Newly reduced graphene oxide/gold oxide neural-chemical interface on multi-channel neural probes to enhance the electrochemical properties for biosensors

Abstract

In this study, a facile one-step Cyclic Voltammetry (CV) electrophoresis was proposed for designing a reduced graphene oxide/gold oxide (rGO/AuO_x) modified electrode by using chloride ions (Cl⁻) with the simultaneous occurrence of gold oxidation and GO reduction to induce the intimate attachment of negatively charged rGO sheets on the positively charged Au⁺/Au³⁺ clusters by electrostatic interaction. The surface microstructure and the oxygen functional groups of rGO/AuO_x can be tuned by controlling the dissolution rate of gold via the deposition scan rate. At a low deposition scan rate, the rGO/AuO_x electrode with well-dispersive rGO sheets and large active sites can induce rapid electron transfer to promote H₂O₂ detection. The amperometric response results displayed a relative fast response of less than 5 s with a low detection limit of 0.63 μM (S/N = 3).
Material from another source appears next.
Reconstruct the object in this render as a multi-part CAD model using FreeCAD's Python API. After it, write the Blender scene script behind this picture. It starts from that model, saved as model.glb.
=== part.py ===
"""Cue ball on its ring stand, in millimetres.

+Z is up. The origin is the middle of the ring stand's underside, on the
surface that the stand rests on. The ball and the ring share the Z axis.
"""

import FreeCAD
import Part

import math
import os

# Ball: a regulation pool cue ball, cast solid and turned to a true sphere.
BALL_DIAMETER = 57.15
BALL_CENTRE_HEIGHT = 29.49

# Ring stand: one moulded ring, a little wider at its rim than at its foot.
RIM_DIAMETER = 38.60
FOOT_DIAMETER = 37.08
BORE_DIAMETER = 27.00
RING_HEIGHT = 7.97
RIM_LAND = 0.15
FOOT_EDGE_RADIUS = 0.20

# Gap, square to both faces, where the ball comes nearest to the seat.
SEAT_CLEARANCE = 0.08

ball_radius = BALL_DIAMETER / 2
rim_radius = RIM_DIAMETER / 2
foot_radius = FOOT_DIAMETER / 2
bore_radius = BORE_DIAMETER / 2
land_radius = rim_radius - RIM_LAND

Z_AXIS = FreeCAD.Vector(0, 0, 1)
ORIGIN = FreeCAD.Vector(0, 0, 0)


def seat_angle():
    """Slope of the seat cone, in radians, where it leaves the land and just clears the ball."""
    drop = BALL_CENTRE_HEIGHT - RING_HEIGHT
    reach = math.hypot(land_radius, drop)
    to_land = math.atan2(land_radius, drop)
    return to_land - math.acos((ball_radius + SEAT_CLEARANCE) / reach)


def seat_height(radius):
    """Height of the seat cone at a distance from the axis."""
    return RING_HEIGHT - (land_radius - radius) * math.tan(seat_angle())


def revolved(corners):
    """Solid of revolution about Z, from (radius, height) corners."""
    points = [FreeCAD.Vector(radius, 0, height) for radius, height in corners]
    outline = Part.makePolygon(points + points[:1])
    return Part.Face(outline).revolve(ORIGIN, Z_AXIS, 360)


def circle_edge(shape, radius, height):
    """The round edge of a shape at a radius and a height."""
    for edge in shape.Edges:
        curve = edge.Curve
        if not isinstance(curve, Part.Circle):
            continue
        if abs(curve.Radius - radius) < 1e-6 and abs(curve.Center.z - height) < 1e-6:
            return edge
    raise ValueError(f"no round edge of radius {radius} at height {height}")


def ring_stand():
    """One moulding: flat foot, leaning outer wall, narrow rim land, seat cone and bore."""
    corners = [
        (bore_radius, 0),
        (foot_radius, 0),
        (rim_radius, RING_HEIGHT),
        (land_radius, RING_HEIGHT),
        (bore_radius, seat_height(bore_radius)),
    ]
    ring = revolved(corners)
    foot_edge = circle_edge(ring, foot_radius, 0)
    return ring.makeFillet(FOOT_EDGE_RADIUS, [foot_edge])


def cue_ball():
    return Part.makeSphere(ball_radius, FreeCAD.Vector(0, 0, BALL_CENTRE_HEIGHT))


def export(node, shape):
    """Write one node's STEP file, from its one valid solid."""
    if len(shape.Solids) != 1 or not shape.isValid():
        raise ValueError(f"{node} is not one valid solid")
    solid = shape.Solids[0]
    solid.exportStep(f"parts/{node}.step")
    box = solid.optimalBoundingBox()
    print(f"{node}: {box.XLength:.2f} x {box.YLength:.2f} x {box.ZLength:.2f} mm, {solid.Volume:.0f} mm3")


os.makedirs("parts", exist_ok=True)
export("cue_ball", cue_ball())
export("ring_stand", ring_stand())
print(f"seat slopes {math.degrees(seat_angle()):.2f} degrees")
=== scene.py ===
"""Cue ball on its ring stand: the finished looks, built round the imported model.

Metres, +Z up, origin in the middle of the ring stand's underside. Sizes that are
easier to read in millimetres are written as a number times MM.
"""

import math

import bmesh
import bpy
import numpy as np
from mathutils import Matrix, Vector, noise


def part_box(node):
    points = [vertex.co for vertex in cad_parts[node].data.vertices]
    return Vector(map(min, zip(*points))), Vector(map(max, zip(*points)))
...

Also, the rGO/AuO_x neural-chemical interface can be modified at the multi-channels on neural probe and they exhibited excellent sensing performance to H₂O₂. The results demonstrated that the rGO/AuO_x modified electrode integrated with a neural probe using this one-step electrochemical deposition can provide a faster response and higher sensitivity by optimizing and controlling the surface microstructures of rGO/AuO_x, which would serve as a platform for medical application such as biosensors for multi-sensing.